My 2015-16 concert season began early this year, with season-opening concerts by the Five Boroughs Music Festival on September 11 and the Brooklyn Art Song Society on September 18.
5BMF decided to start their season in Manhattan, at the National Opera Center’s recital hall, with a program by the American Contemporary Ensemble, a youthful group of composers who perform their own music in ensemble. Group members Caleb Burhans, Timo Andres, Caroline Shaw, Clarice Jensen and Ben Russell collaborated in performances of their own compositions and also performed ensemble pieces by Meredith Monk and Charles Ives.
What struck me most forcibly in listening to these excellent performances was how the “new music” scene has changed and evolved so much since I was a youngster decades ago first encountering “contemporary music.” In those days of the 1960s and 1970s, “contemporary” music meant, for the most part, atonality or serialism, dissonance, the lack of appealing melody, and a generally “grey” coloration, largely abandoning instrumental music’s roots in vocal music and “naturally occurring” scales and melodies. There has been a revolution, and for the past few decades most contemporary music has reclaimed those roots with melodic lines one can follow, consonant harmonies spiced up with occasional surprising modulations or occasional dissonance. Unlike the famous headline from a feature about a contemporary composer in a music magazine of the 1960s (“Who Cares If You Listen?”, facetiously attributed to Milton Babbitt), today’s young composers do care. All of the pieces were well-made in this listener-friendly modern manner, seeking to communicate and appeal to the heart, not just the head, of the listener. The main complaint I might have about some of the pieces was that these composers have imbibed at the well of “minimalism” to the degree that some of the pieces struck me as less eventful than they might ideally be and strained patience at times with their repetitions of small rhythmic cells.
Ironically, perhaps, the piece that was most challenging in terms of harmony, rhythm, and following the musical argument was the masterful Trio for Violin, Cello and Piano by Charles Ives, written a century ago.

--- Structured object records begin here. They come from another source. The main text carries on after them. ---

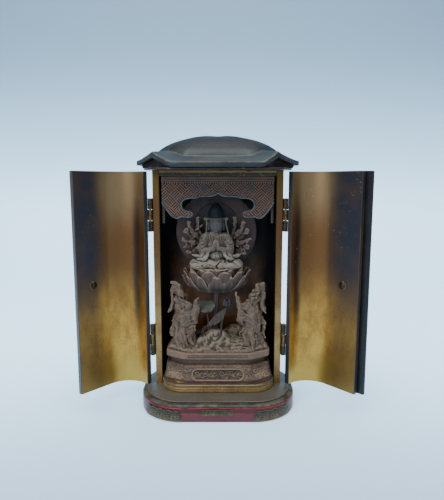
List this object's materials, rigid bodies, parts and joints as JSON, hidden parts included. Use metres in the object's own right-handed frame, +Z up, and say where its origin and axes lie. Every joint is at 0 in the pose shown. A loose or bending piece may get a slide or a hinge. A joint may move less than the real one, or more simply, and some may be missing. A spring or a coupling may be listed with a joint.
{
  "type": "household altar cabinet",
  "caption": "Small lacquered altar cabinet with curved hinged doors, domed roof and stepped plinth, holding a carved many-armed figure on a lotus and two attendants.",
  "frame": {"origin": "middle of the plinth's underside", "axes": "+X to the right seen from the front, +Y to the back, +Z up"},
  "size_m": [0.1873, 0.0704, 0.1802],
  "materials": {
    "black_lacquer": "worn black lacquer, semi-gloss",
    "red_lacquer": "dark red lacquer, satin, dusty mouldings",
    "aged_gold": "worn gold leaf on lacquered wood, satin",
    "dark_bronze": "dark patinated brass",
    "carved_wood": "carved wood, brown, dusty, matte",
    "dusty_wood": "carved wood, grey with dust, matte",
    "leaf_green": "carved wood with faded grey-green colour, matte"
  },
  "bodies": {
    "cabinet": {"plinth": "red_lacquer", "base_step": "black_lacquer", "dais": "aged_gold", "cabinet_shell": "black_lacquer", "top_rail": "black_lacquer", "roof_board": "black_lacquer", "roof": "black_lacquer", "canopy_front": "carved_wood", "canopy_left_side": "carved_wood", "canopy_right_side": "carved_wood", "stand_foot_board": "carved_wood", "stand_carved_band": "carved_wood", "stand_waist": "carved_wood", "stand_top_slab": "carved_wood", "wave_mound": "dusty_wood", "lotus_stem": "carved_wood", "lotus_leaf": "leaf_green", "folded_leaf": "dusty_wood", "lotus_bud": "carved_wood", "left_attendant": "carved_wood", "right_attendant": "carved_wood", "lotus_seat": "carved_wood", "seated_figure": "dusty_wood", "left_side_arms": "dusty_wood", "right_side_arms": "dusty_wood", "crown": "dark_bronze", "halo": "carved_wood", "plinth_mount_front_left": "dark_bronze", "plinth_mount_front_right": "dark_bronze", "plinth_mount_back_left": "dark_bronze", "plinth_mount_back_right": "dark_bronze", "plinth_mount_centre": "dark_bronze", "left_upper_hinge_cabinet_leaf": "dark_bronze", "left_upper_hinge_pin": "dark_bronze", "left_lower_hinge_cabinet_leaf": "dark_bronze", "left_lower_hinge_pin": "dark_bronze", "right_upper_hinge_cabinet_leaf": "dark_bronze", "right_upper_hinge_pin": "dark_bronze", "right_lower_hinge_cabinet_leaf": "dark_bronze", "right_lower_hinge_pin": "dark_bronze"},
    "left_door": {"left_door": "aged_gold", "left_door_stud": "dark_bronze", "left_door_mount_top": "dark_bronze", "left_door_mount_middle": "dark_bronze", "left_door_mount_bottom": "dark_bronze", "left_upper_hinge_door_leaf": "aged_gold", "left_lower_hinge_door_leaf": "aged_gold"},
    "right_door": {"right_door": "aged_gold", "right_door_stud": "dark_bronze", "right_door_mount_top": "dark_bronze", "right_door_mount_middle": "dark_bronze", "right_door_mount_bottom": "dark_bronze", "meeting_strip": "black_lacquer", "right_upper_hinge_door_leaf": "aged_gold", "right_lower_hinge_door_leaf": "aged_gold"}
  },
  "joints": [
    {"name": "left_door_hinge", "type": "hinge", "parent": "cabinet", "child": "left_door", "pos_m": [-0.04465, -0.0032, 0.0855], "axis": [0, 0, 1], "range_deg": [-30, 132]},
    {"name": "right_door_hinge", "type": "hinge", "parent": "cabinet", "child": "right_door", "pos_m": [0.04465, -0.0032, 0.0855], "axis": [0, 0, 1], "range_deg": [-132, 30]}
  ]
}
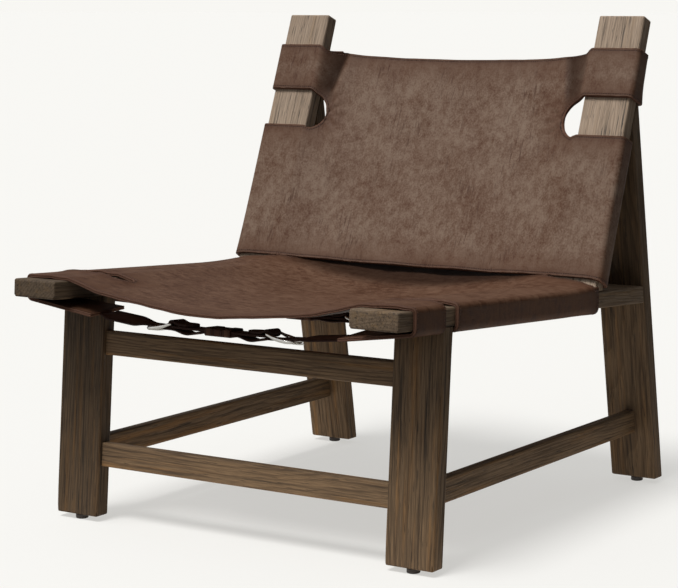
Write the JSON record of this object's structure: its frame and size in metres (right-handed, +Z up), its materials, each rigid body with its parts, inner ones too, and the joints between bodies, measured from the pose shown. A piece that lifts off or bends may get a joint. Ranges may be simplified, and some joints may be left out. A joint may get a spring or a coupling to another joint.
{
  "type": "sling lounge chair",
  "caption": "Low lounge chair with a raked wooden frame and a leather seat and back, each wrapped round its boards and tightened by buckled straps.",
  "frame": {"origin": "on the floor, in the middle of the chair's bounding box", "axes": "+Z up, the chair faces -Y, +X to the right as seen from the front"},
  "size_m": [0.7086, 0.8341, 0.784],
  "materials": {
    "oak": "wire-brushed, dark stained, dull",
    "seat_leather": "worn, suede-like",
    "back_leather": "worn, waxed",
    "strap_leather": "waxed, dark edges",
    "keeper_leather": "stitched",
    "buckle_metal": "polished nickel plating",
    "glides": "moulded"
  },
  "bodies": {
    "frame": {"front_leg_left": "oak", "rear_leg_left": "oak", "seat_rail_left": "oak", "back_post_left": "oak", "side_stretcher_left": "oak", "front_leg_right": "oak", "rear_leg_right": "oak", "seat_rail_right": "oak", "back_post_right": "oak", "side_stretcher_right": "oak", "front_stretcher_lower": "oak", "front_stretcher_upper": "oak", "rear_crossbar_lower": "oak", "rear_crossbar_upper": "oak", "glide_front_left": "glides", "glide_front_right": "glides", "glide_rear_left": "glides", "glide_rear_right": "glides", "seat_sling": "seat_leather", "back_sling": "back_leather", "front_centre_strap": "strap_leather", "front_billet_left": "strap_leather", "front_buckle_left": "buckle_metal", "front_billet_right": "strap_leather", "front_buckle_right": "buckle_metal", "seat_mid_centre_strap": "strap_leather", "seat_mid_billet_left": "strap_leather", "seat_mid_buckle_left": "buckle_metal", "seat_mid_billet_right": "strap_leather", "seat_mid_buckle_right": "buckle_metal", "seat_rear_centre_strap": "strap_leather", "seat_rear_billet_left": "strap_leather", "seat_rear_buckle_left": "buckle_metal", "seat_rear_billet_right": "strap_leather", "seat_rear_buckle_right": "buckle_metal", "back_main_centre_strap": "strap_leather", "back_main_billet_left": "strap_leather", "back_main_buckle_left": "buckle_metal", "back_main_billet_right": "strap_leather", "back_main_buckle_right": "buckle_metal", "back_top_centre_strap": "strap_leather", "back_top_billet_left": "strap_leather", "back_top_buckle_left": "buckle_metal", "back_top_billet_right": "strap_leather", "back_top_buckle_right": "buckle_metal", "front_centre_sleeve": "strap_leather", "front_keeper_left": "keeper_leather", "front_keeper_right": "keeper_leather"},
    "front_prong_left_body": {"front_prong_left": "buckle_metal"},
    "front_prong_right_body": {"front_prong_right": "buckle_metal"},
    "seat_mid_prong_left_body": {"seat_mid_prong_left": "buckle_metal"},
    "seat_mid_prong_right_body": {"seat_mid_prong_right": "buckle_metal"},
    "seat_rear_prong_left_body": {"seat_rear_prong_left": "buckle_metal"},
    "seat_rear_prong_right_body": {"seat_rear_prong_right": "buckle_metal"},
    "back_main_prong_left_body": {"back_main_prong_left": "buckle_metal"},
    "back_main_prong_right_body": {"back_main_prong_right": "buckle_metal"},
    "back_top_prong_left_body": {"back_top_prong_left": "buckle_metal"},
    "back_top_prong_right_body": {"back_top_prong_right": "buckle_metal"}
  },
  "joints": [
    {"name": "front_prong_left_hinge", "type": "hinge", "parent": "frame", "child": "front_prong_left_body", "pos_m": [-0.088, -0.34575, 0.33281], "axis": [0, -0.9979, 0.0654], "range_deg": [0, 100], "deforming": ["front_billet_left"]},
    {"name": "front_prong_right_hinge", "type": "hinge", "parent": "frame", "child": "front_prong_right_body", "pos_m": [0.088, -0.34575, 0.33281], "axis": [0, 0.9979, -0.0654], "range_deg": [0, 100], "deforming": ["front_billet_right"]},
    {"name": "seat_mid_prong_left_hinge", "type": "hinge", "parent": "frame", "child": "seat_mid_prong_left_body", "pos_m": [-0.088, -0.13747, 0.33169], "axis": [0, -0.9979, 0.0654], "range_deg": [0, 100], "deforming": ["seat_mid_billet_left"]},
    {"name": "seat_mid_prong_right_hinge", "type": "hinge", "parent": "frame", "child": "seat_mid_prong_right_body", "pos_m": [0.088, -0.13747, 0.33169], "axis": [0, 0.9979, -0.0654], "range_deg": [0, 100], "deforming": ["seat_mid_billet_right"]},
    {"name": "seat_rear_prong_left_hinge", "type": "hinge", "parent": "frame", "child": "seat_rear_prong_left_body", "pos_m": [-0.088, 0.0696, 0.31812], "axis": [0, -0.9979, 0.0654], "range_deg": [0, 100], "deforming": ["seat_rear_billet_left"]},
    {"name": "seat_rear_prong_right_hinge", "type": "hinge", "parent": "frame", "child": "seat_rear_prong_right_body", "pos_m": [0.088, 0.0696, 0.31812], "axis": [0, 0.9979, -0.0654], "range_deg": [0, 100], "deforming": ["seat_rear_billet_right"]},
    {"name": "back_main_prong_left_hinge", "type": "hinge", "parent": "frame", "child": "back_main_prong_left_body", "pos_m": [-0.088, 0.24624, 0.46871], "axis": [0, -0.3649, -0.9311], "range_deg": [0, 100], "deforming": ["back_main_billet_left"]},
    {"name": "back_main_prong_right_hinge", "type": "hinge", "parent": "frame", "child": "back_main_prong_right_body", "pos_m": [0.088, 0.24624, 0.46871], "axis": [0, 0.3649, 0.9311], "range_deg": [0, 100], "deforming": ["back_main_billet_right"]},
    {"name": "back_top_prong_left_hinge", "type": "hinge", "parent": "frame", "child": "back_top_prong_left_body", "pos_m": [-0.088, 0.33311, 0.67806], "axis": [0, -0.2625, -0.9649], "range_deg": [0, 100], "deforming": ["back_top_billet_left"]},
    {"name": "back_top_prong_right_hinge", "type": "hinge", "parent": "frame", "child": "back_top_prong_right_body", "pos_m": [0.088, 0.33311, 0.67806], "axis": [0, 0.2625, 0.9649], "range_deg": [0, 100], "deforming": ["back_top_billet_right"]}
  ]
}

This was the centerpiece of the program, performed immediately before the intermission. If I were a young composer presenting new music, I would hesitate putting my latest pieces on the same program with the Ives piece, the work of a mature master in a more advanced idiom.
Nonetheless, it was an enjoyable concert, with many memorable moments and at least one piece, Caleb Burhans’ “Jahrzeit” in memory of his father for string quartet, that was extremely moving to hear.
Brooklyn Art Song Society began its season at the Lafayette Avenue Presbyterian Church in the Fort Greene neighborhood. This is the first of several programs planned for this season surveying British song, so they went back to the beginnings, John Dowland and Henry Purcell. The program was a provocative blend of “authenticity” and “inauthenticity.” The first half, devoted to Dowland’s songs for voice and lute, were performed with the collaboration of Charles Weaver, one of the city’s leading lutenists, which vocal performances by soprano Sarah Brailey, mezzo Kate Maroney, tenor Nils Neubert, and baritone Jesse Blumberg. I think these songs would have been a bit better served had they been performed in a smaller, less resonant performing space than this church, since the voices tended to overbalance the lute at times. For the second half, Purcell songs were presented using Benjamin Britten’s realizations of piano accompaniments. Britten did a great job, but using a piano to accompany Purcell is throwing authenticity out the window. Nonetheless, these performances were better suited to the acoustic space. The four vocalists from the first half were accompanied by pianists Yuri Kim, Dimitri Dover, and BASS artistic director Michael Brofman. As in the first half, the performances were all very accomplished, and the overall program was a big success to usher in the BASS season.
Coming up next? 5BMF heads to the “boroughs” for performances in Brooklyn and the Bronx on November 12 and 13 by Montreal-based musicians performing baroque music by Biber, Bach, Buxtehude and Schieferlein. BASS presents its next program on October 6 at Deutsches Haus (New York University), settings of German lyrics by Britten and English-source lyrics by Schubert, Schumann and R. Strauss, and a Ned Rorem birthday celebration at Bargemusic in Brooklyn on October 22. Lots of good stuff coming up.